# Snow Wheels



## bobbychet (Mar 28, 2008)

Hello all
Winters comming and I was wondering if there is any cross reference as far as getting some snow wheels.What wheels are interchangable with the 2008 SER?
if any.Thanks in advance.
Bobbychet


----------



## oshytisjp (Apr 21, 2009)

Damn bro u got me there hmm....... i think ima ask around for that one too cuz i know not any tire can go into our B16's


----------



## bobbychet (Mar 28, 2008)

Yeah and the wheels are special too?I was told that that don't have any "Steel Snow Wheels" for my Ser at the tire store. I'd have to
purchase some aluminum alloys and put snow tires on them.

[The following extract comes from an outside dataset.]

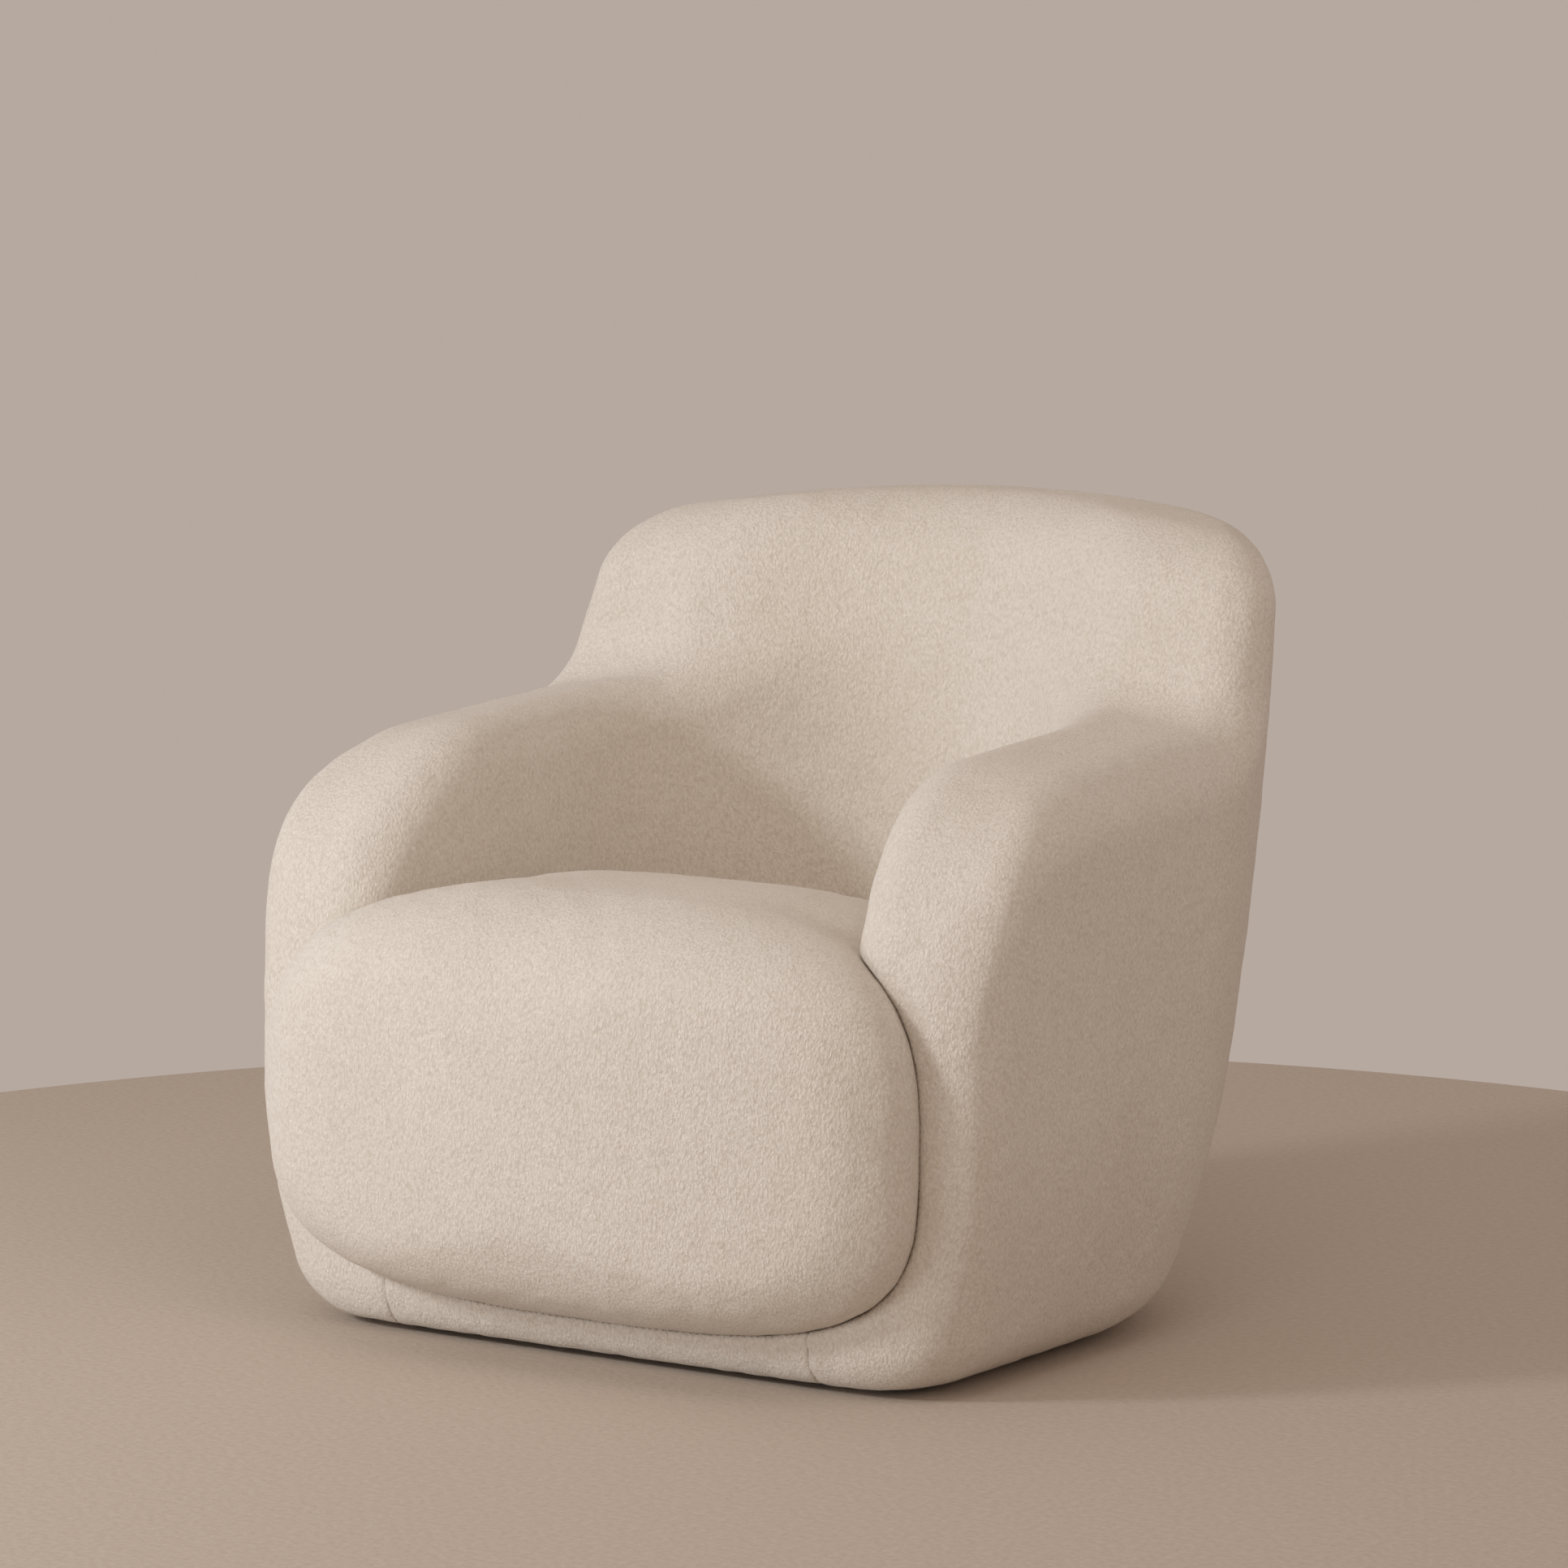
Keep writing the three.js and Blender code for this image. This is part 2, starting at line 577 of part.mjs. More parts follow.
/** Sinuous spring: a wire that swings from side to side on its way from front to rear. */
class SinuousPath extends THREE.Curve {
  constructor(x) {
    super();
    this.x = x;
  }

  getPoint(t, target = new THREE.Vector3()) {
    const toEnd = Math.min(t, 1 - t) * (SPRING_REAR - SPRING_FRONT);
    const ease = clamp((toEnd - SPRING.straightEnd) / SPRING.swing, 0, 1);
    const swing = SPRING.swing * ease * Math.sin(Math.PI * SPRING.bends * t);
    return target.set(this.x + swing, mix(SPRING_FRONT, SPRING_REAR, t), SPRING_Z);
  }
}

function spring(x) {
  const section = new THREE.Shape();
  section.absarc(0, 0, SPRING.wire, 0, 2 * Math.PI);
  const extrudePath = new SinuousPath(x);
  const settings = { steps: SPRING.bends * 4, extrudePath, curveSegments: 3, bevelEnabled: false };
  return new THREE.ExtrudeGeometry(section, settings);
}

/** Bent steel clip that holds a spring end on its rail: a flat strap with a hump over the wire. */
function springClip(x, y) {
  const reachOver = SPRING.wire + 0.5;
  const sheet = 1.2;
  const foot = 7;
  const outline = new THREE.Shape();
  outline.moveTo(-foot, 0);
  outline.lineTo(-reachOver, 0);
  outline.absarc(0, SPRING.wire, reachOver, Math.PI, 0, true);
  outline.lineTo(reachOver, 0);
  outline.lineTo(foot, 0);
  outline.lineTo(foot, sheet);
  outline.lineTo(reachOver + sheet, sheet);
  outline.absarc(0, SPRING.wire, reachOver + sheet, 0, Math.PI);
  outline.lineTo(-reachOver - sheet, sheet);
  outline.lineTo(-foot, sheet);
  const clip = new THREE.ExtrudeGeometry(outline, { depth: 14, bevelEnabled: false, curveSegments: 3 });
  clip.rotateX(Math.PI / 2);
  clip.translate(x, y + 7, FRAME_TOP + JOINT);
  return clip;
}

/** Elastic strap across the front edges of the ribs. */
function backStrap(z) {
  const first = RIB.centres[0] - RIB.thick / 2;
  const strap = new THREE.BoxGeometry(-2 * first, STRAP.thick, STRAP.width);
  const slope = (RIB.topFrontY - RIB.kneeY) / (RIB.topZ - RIB.kneeZ);
  strap.rotateX(-Math.atan(slope));
  strap.translate(0, RIB.kneeY + slope * (z - RIB.kneeZ) - STRAP.thick / 2 - STRAP.standOff, z);
  return strap;
}

// ---------------------------------------------------------------- assembly
function addUpholstery() {
  add('shell_cover', shellCover(), BOUCLE);
  add('shell_foam', shellFoam(), FOAM);
  add('seat_pod_cover', podCover(), BOUCLE);
  add('seat_foam', seatFoam(), FOAM);
  add('front_foam', frontFoam(), FOAM);
  add('plinth_band', plinthBand(), BOUCLE);
}

function addBase() {
  add('base_board', raised(baseOutline(0, SCREW.hole), BOARD.bottomZ, BOARD.bottomZ + BOARD.thick, 6), PLY);
  add('dust_cover', raised(baseOutline(20, SCREW.hole), BOARD.bottomZ - 1.4, BOARD.bottomZ - 0.4, 6), BLACK_CLOTH);
  GLIDE.places.forEach(([x, y], index) => {
    add(`glide_${index + 1}`, glide(), BLACK_PLASTIC).position.set(x, y, 0);
    add(`glide_screw_${index + 1}`, glideScrew(), STEEL).position.set(x, y, 0);
  });
}

function addSeatFrame() {
  const panelBack = FRONT_PANEL.frontY + FRONT_PANEL.thick;
  const railBottom = FRAME_TOP - RAIL.height;
  const half = FRONT_PANEL.halfWidth;
  add('front_board', block([-half, FRONT_PANEL.frontY, BOARD_TOP], [half, panelBack, FRAME_TOP]), PLY);
  const rearY = REAR_RAIL.frontY;
  const rearHalf = REAR_RAIL.halfWidth;
  add('rear_rail', block([-rearHalf, rearY, railBottom], [rearHalf, rearY + RAIL.thick, FRAME_TOP]), PINE);
  add('centre_stretcher', block([-15, panelBack + JOINT, 195], [15, rearY - JOINT, 255]), PINE);
  for (const [name, side] of [['left', 1], ['right', -1]]) {
    const inner = SIDE_RAIL_OUTER - RAIL.thick;
    const rail = sideBlock(side, inner, SIDE_RAIL_OUTER, panelBack + JOINT, rearY - JOINT, railBottom, FRAME_TOP);
    add(`side_rail_${name}`, rail, PINE);
    const cornerX = side * (inner - JOINT);
    add(`corner_block_front_${name}`, cornerBlock(cornerX, panelBack + JOINT, -side, 1), PINE);
    add(`corner_block_rear_${name}`, cornerBlock(cornerX, rearY - JOINT, -side, -1), PINE);
  }
}

function addArmsAndBack() {
  for (const [name, side] of [['left', 1], ['right', -1]]) {
    const postBack = POST.frontY + POST.depth;
    const post = sideBlock(side, POST.innerX, POST.innerX + POST.width, POST.frontY, postBack, BOARD_TOP, POST.topZ);
    add(`arm_panel_${name}`, armPanel(side), PLY);
    add(`arm_post_${name}`, post, PINE);
    const low = PANEL.topZ + JOINT;
    const outer = POST.innerX + ARM_RAIL.width;
    const rail = sideBlock(side, POST.innerX, outer, ARM_RAIL.frontY, ARM_RAIL.backY, low, low + ARM_RAIL.thick);
    add(`arm_rail_${name}`, rail, PINE);
  }
  RIB.centres.forEach((x, index) => add(`back_rib_${index + 1}`, rib(x), PLY));
  add('back_top_rail', topRail(), PINE);
}

function addSprings() {
  SPRING.centres.forEach((x, index) => {
    add(`seat_spring_${index + 1}`, spring(x), STEEL);
    add(`spring_clip_front_${index + 1}`, springClip(x, SPRING_FRONT + 1), STEEL);
    add(`spring_clip_rear_${index + 1}`, springClip(x, SPRING_REAR - 1), STEEL);
  });
  STRAP.heights.forEach((z, index) => add(`back_strap_${index + 1}`, backStrap(z), WEBBING));
}

addUpholstery();
addBase();
addSeatFrame();
addArmsAndBack();
addSprings();

// The origin is on the ground under the middle of the chair.
const box = new THREE.Box3().setFromObject(chair);
const middle = box.getCenter(new THREE.Vector3());
chair.position.set(-middle.x, -middle.y, -box.min.z);

export default chair;
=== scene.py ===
"""Tub lounge armchair in ivory bouclé: the looks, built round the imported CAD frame.

Metres, +Z up, front towards -Y.
The soft pieces are surfaces of one signed-distance form (negative inside), meshed on a fine grid.
The timber, springs, screws and glides are the CAD nodes themselves, with procedural materials.
"""

import math

import bmesh
import bpy
import numpy as np
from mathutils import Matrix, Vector


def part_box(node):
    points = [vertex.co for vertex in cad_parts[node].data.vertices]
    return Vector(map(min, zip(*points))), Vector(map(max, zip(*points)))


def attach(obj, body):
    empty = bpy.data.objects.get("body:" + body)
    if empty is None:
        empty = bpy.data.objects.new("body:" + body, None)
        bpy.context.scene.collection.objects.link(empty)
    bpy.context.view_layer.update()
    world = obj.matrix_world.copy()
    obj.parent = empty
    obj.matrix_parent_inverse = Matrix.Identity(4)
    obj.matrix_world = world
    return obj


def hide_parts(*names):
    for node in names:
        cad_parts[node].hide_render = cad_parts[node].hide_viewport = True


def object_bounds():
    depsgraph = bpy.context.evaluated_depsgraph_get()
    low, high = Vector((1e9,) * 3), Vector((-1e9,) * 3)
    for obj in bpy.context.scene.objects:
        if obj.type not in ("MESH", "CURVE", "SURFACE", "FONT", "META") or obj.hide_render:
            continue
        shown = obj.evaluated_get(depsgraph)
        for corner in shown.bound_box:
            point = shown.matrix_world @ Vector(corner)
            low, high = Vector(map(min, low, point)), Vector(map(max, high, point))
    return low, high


bpy.ops.wm.read_factory_settings(use_empty=True)
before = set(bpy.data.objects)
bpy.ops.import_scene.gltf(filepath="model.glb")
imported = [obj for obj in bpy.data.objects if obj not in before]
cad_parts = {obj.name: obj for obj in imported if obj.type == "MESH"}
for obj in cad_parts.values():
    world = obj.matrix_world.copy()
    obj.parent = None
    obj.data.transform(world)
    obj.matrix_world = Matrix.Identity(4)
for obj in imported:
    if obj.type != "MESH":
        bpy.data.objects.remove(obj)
cad_low, cad_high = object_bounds()
random = np.random.default_rng(7)

# ---------------------------------------------------------------- driving dimensions of the upholstery
HALF_WIDTH = cad_high.x - 0.0051
BACK_TOP = cad_high.z
DECK_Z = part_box("seat_foam")[0].z
BOTTOM_Z = 0.006                     # underside of the covers, just clear of the floor
WIDEST_Y = -0.018                    # where the chair is widest
FRONT_Y = -0.332                     # front of the arms at deck height
ARM_TOP = 0.561
WELL_HALF_WIDTH = 0.241
WELL_BACK_Y = 0.2377
POD_HALF_WIDTH = 0.397
POD_CENTRE_Z = 0.2257
POD_FRONT_Y = cad_low.y - 0.0007
POD_REAR_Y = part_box("seat_pod_cover")[1].y - 0.0003
SEAM_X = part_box("plinth_band")[1].x + 0.0004
COVER = 0.0044                       # cloth and wadding, with the gap behind them


# ---------------------------------------------------------------- signed-distance helpers
def smooth(t):
    s = np.clip(t, 0, 1)
    return s * s * (3 - 2 * s)


def mix(a, b, t):
    return a + (b - a) * t


def round_both(a, b, radius):
    """Inside both forms; the edge where they meet is rounded."""
    beyond = np.hypot(np.maximum(radius + a, 0), np.maximum(radius + b, 0))
    return np.minimum(-radius, np.maximum(a, b)) + beyond


def round_either(a, b, radius):
    """Inside either form; the corner where they meet is filled."""
    within = np.hypot(np.maximum(radius - a, 0), np.maximum(radius - b, 0))
    return np.maximum(radius, np.minimum(a, b)) - within


# ---------------------------------------------------------------- form of the chair
def half_width_at(z):
    flare_height = 0.248
    base_inset = 0.041
    side_lean = 0.025
    low = np.clip(1 - (z - BOTTOM_Z) / flare_height, 0, 1.2)
    return HALF_WIDTH - base_inset * low**2 + side_lean * (z - DECK_Z)


def back_y_at(z):
    top_y = 0.4295
    rake = 0.154
    rake_height = 0.782
    low = np.clip(1 - (z - BOTTOM_Z) / rake_height, 0, 1.1)
    return top_y - rake * low**2


def front_y_at(z):
    lean = 0.064
    tuck = 0.0066
    tuck_height = 0.15
    low = np.clip(1 - (z - BOTTOM_Z) / tuck_height, 0, 1.2)
    return FRONT_Y + lean * (z - DECK_Z) + tuck * low**2


def plan(x, y, z):
    """Plan of the chair at any height."""
    side_bow, back_bow, front_bow = 0.0075, 0.066, 0.011
    back_corner, front_corner, front_corner_base = 0.242, 0.071, 0.103
    half_length = 0.4
    low_height = 0.22
    across = x / HALF_WIDTH
    along = (y - WIDEST_Y) / half_length
    side = np.abs(x) - half_width_at(z) + side_bow * along**2
    back = y - back_y_at(z) + back_bow * across**2
    front = front_y_at(z) - front_bow * (1 - across**2) - y
    low = 1 - smooth((z - BOTTOM_Z) / low_height)
    return round_both(round_both(side, back, back_corner), front, mix(front_corner, front_corner_base, low))


def outside(x, y, z):
    """Outside of the chair, rounded under at the floor."""
    bottom_round = 0.049
    return round_both(plan(x, y, z), BOTTOM_Z - z, bottom_round)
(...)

I'm
really just looking for a Wheel cross reference.
Bobbychet


----------



## oshytisjp (Apr 21, 2009)

yea these after market companies need to get to work on parts for our cars man cuz my Spec V is tired of being stock haha ... but yea bro Good luck on them tires ... thank god i live in texas "no snow" lol


----------



## triumph01 (Mar 14, 2009)

*Look here..*

Tirerack.com has 12 different styles of Alloy wheels for the '09 Sentra in 15 inch, ranging from $81 to $121. Just go to the winter packages tab. You can buy the wheels without the tires in the event you already have the tires. Buy them as a package, and they ship them mounted and balanced.


----------



## bobbychet (Mar 28, 2008)

Thanks for the reply
I'll check that website out.
Bobbychet


----------